*TASK INPUT:*
━━━━━━

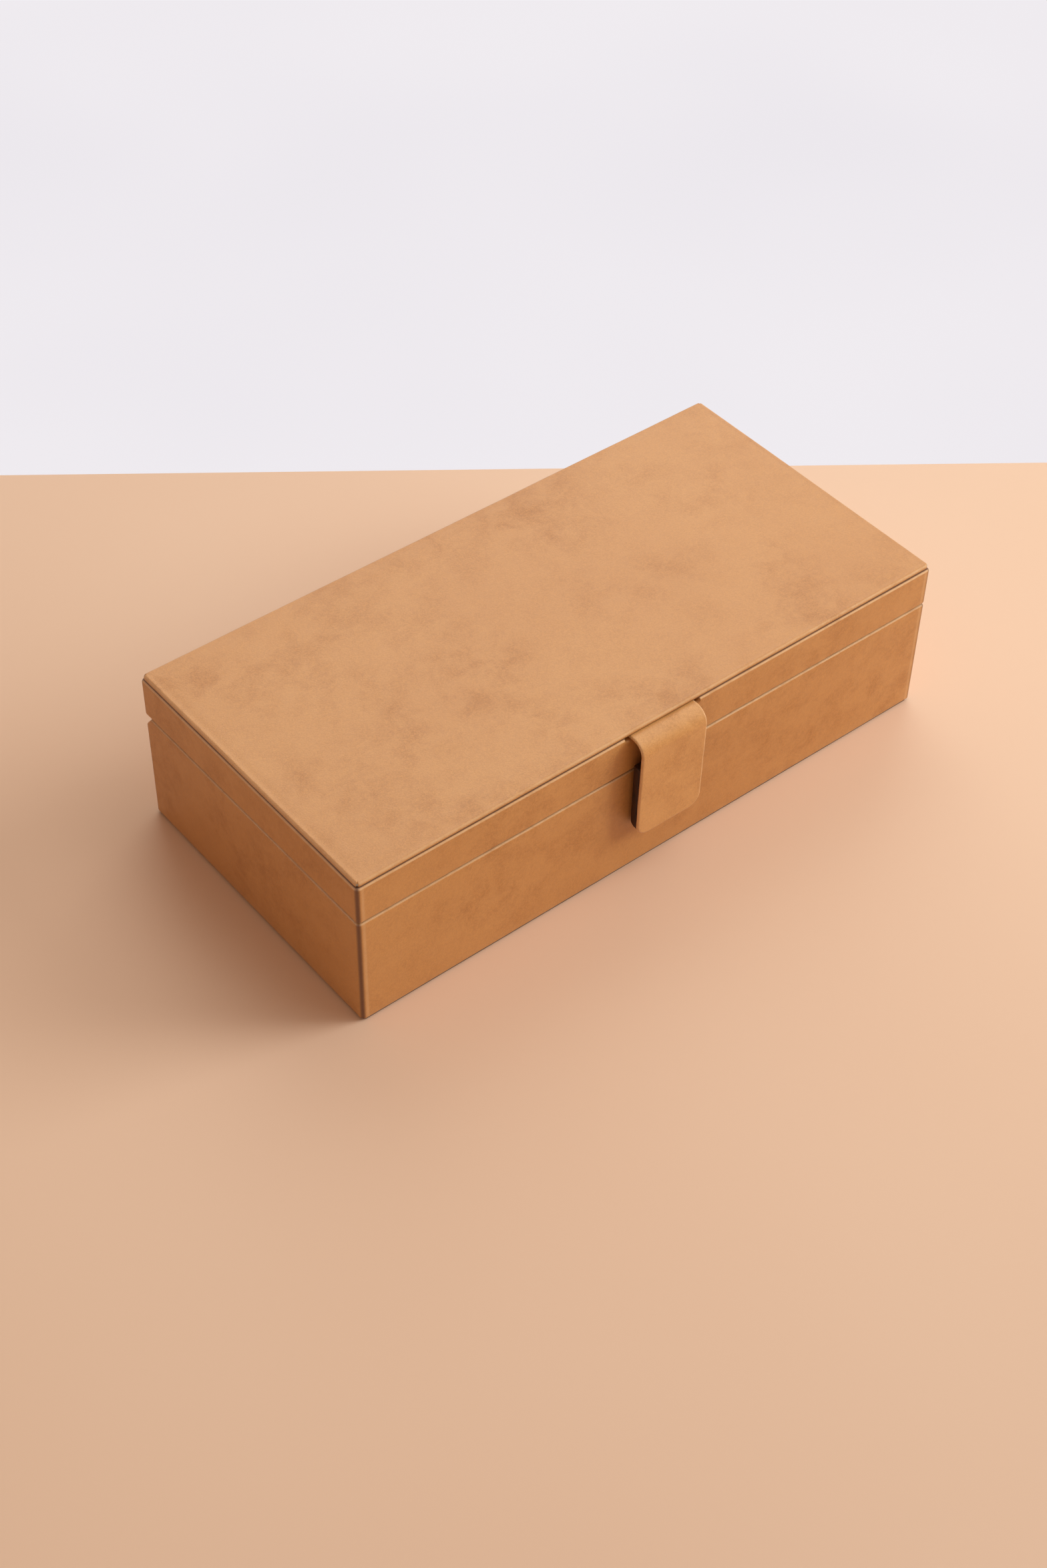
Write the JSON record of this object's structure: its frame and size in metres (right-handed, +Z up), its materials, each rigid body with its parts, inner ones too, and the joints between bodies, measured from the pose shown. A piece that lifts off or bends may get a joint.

━━━━━━

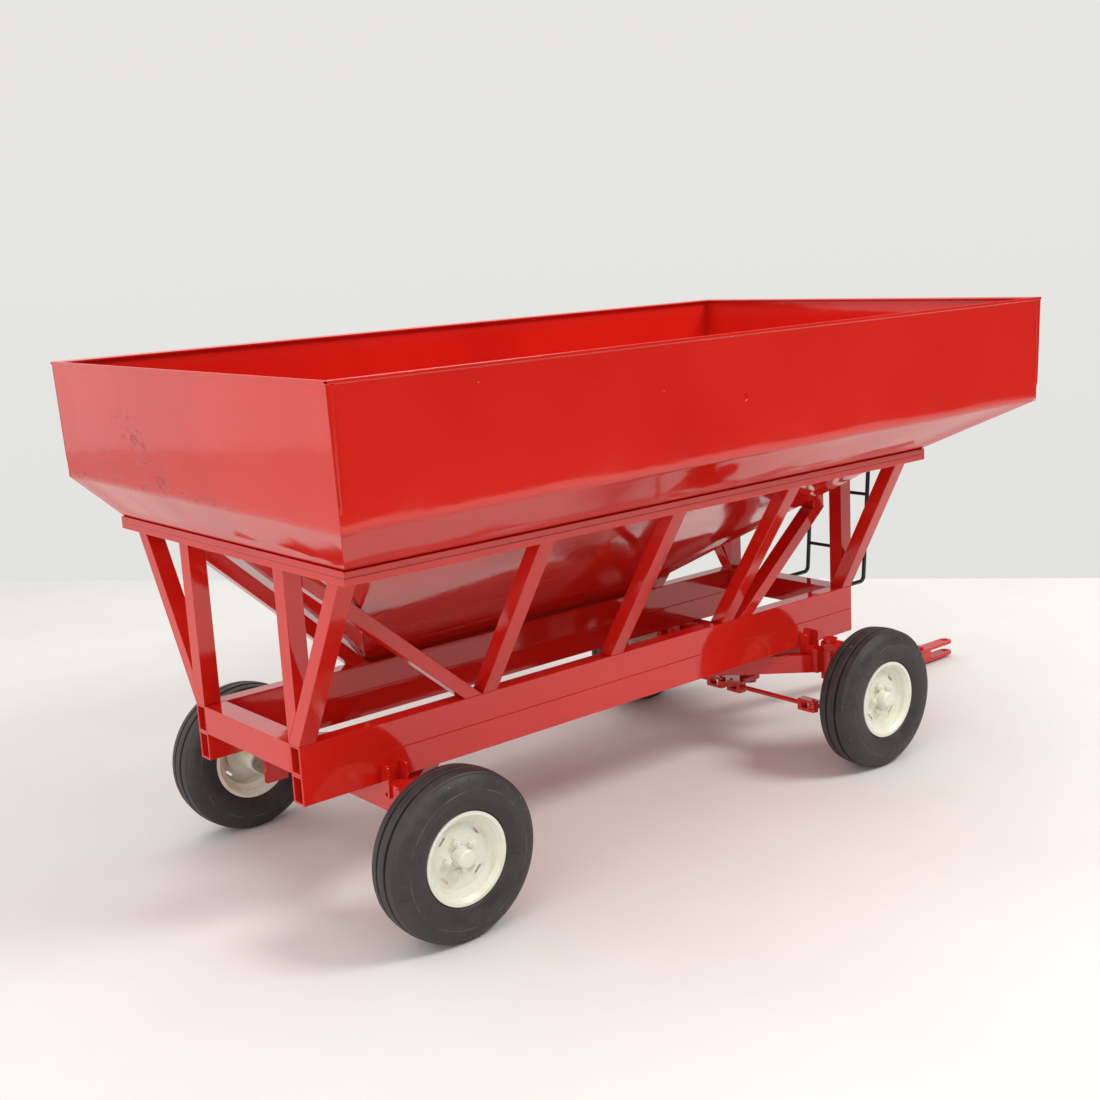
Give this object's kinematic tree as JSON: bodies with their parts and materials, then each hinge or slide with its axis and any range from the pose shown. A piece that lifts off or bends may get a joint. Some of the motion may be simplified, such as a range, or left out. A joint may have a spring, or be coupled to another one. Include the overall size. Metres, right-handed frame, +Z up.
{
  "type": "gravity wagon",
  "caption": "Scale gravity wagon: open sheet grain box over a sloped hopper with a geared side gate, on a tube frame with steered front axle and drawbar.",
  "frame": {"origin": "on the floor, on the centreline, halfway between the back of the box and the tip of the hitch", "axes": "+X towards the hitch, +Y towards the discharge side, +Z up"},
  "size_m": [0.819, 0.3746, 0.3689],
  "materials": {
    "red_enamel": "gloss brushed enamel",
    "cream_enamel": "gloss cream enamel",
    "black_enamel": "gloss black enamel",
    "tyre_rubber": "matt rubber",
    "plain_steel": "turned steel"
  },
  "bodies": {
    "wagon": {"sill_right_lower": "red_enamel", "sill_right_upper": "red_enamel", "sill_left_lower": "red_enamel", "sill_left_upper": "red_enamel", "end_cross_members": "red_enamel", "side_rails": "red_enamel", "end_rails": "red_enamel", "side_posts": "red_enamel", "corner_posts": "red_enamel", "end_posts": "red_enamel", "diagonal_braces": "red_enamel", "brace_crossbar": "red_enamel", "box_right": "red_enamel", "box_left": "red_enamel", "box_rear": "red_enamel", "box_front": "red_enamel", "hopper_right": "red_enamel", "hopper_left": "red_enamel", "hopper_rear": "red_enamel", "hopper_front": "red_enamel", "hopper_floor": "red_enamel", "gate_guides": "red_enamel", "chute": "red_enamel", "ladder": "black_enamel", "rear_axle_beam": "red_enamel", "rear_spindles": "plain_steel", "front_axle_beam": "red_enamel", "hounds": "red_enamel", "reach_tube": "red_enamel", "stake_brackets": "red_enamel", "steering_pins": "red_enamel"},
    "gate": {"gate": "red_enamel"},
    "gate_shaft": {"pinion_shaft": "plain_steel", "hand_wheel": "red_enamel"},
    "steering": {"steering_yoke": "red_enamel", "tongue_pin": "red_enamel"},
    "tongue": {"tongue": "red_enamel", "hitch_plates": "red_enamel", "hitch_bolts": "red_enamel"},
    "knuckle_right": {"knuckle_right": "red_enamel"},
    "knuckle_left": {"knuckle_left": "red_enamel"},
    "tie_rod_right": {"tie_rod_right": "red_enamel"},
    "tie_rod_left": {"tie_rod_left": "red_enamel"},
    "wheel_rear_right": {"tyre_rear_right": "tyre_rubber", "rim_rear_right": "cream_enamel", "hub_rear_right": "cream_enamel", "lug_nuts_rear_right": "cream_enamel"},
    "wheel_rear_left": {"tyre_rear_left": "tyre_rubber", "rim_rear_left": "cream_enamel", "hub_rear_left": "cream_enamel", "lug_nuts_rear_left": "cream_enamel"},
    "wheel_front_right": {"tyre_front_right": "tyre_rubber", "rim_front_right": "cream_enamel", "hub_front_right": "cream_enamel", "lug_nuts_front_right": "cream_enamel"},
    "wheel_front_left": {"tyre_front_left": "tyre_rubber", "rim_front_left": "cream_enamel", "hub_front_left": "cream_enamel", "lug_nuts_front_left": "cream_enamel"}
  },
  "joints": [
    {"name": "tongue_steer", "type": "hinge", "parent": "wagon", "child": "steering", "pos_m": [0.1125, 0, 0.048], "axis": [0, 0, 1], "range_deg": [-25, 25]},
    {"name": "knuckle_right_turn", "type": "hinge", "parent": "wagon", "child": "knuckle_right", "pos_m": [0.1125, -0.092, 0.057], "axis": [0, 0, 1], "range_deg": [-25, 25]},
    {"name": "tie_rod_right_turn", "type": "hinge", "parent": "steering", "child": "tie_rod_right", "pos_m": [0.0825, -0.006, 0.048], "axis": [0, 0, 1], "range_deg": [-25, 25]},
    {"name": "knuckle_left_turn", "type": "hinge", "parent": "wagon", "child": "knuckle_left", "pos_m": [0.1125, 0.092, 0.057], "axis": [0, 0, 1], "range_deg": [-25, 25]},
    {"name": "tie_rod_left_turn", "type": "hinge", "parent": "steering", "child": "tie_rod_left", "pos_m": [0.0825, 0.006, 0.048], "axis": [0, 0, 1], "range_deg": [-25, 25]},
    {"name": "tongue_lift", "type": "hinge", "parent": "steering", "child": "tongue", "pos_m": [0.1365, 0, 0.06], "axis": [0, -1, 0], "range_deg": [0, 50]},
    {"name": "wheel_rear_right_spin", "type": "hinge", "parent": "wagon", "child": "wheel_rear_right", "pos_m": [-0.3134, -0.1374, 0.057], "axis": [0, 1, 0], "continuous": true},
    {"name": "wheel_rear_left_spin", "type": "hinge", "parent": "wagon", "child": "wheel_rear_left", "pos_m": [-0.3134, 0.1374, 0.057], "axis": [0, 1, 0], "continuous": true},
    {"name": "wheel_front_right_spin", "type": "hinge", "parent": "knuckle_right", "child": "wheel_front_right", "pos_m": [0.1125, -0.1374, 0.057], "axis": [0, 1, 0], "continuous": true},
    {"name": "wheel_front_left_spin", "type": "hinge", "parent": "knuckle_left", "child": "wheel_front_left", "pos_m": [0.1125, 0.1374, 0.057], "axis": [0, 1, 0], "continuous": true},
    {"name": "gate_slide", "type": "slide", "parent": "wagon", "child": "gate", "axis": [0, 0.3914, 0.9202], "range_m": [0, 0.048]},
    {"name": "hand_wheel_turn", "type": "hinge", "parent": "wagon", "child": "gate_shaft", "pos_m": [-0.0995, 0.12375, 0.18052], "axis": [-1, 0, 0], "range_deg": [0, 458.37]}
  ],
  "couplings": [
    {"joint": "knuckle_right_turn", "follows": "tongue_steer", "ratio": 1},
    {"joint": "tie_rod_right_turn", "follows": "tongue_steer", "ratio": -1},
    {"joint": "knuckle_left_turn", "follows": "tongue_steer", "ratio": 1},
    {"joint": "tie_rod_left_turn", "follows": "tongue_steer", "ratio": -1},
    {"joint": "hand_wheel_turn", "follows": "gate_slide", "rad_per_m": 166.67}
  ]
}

━━━━━━

*WHAT YOU NEED TO DO:* Looking at the records above, work out how many lines include the string "piece". Give the number and nothing else.

*EXPECTED ANSWER:* 2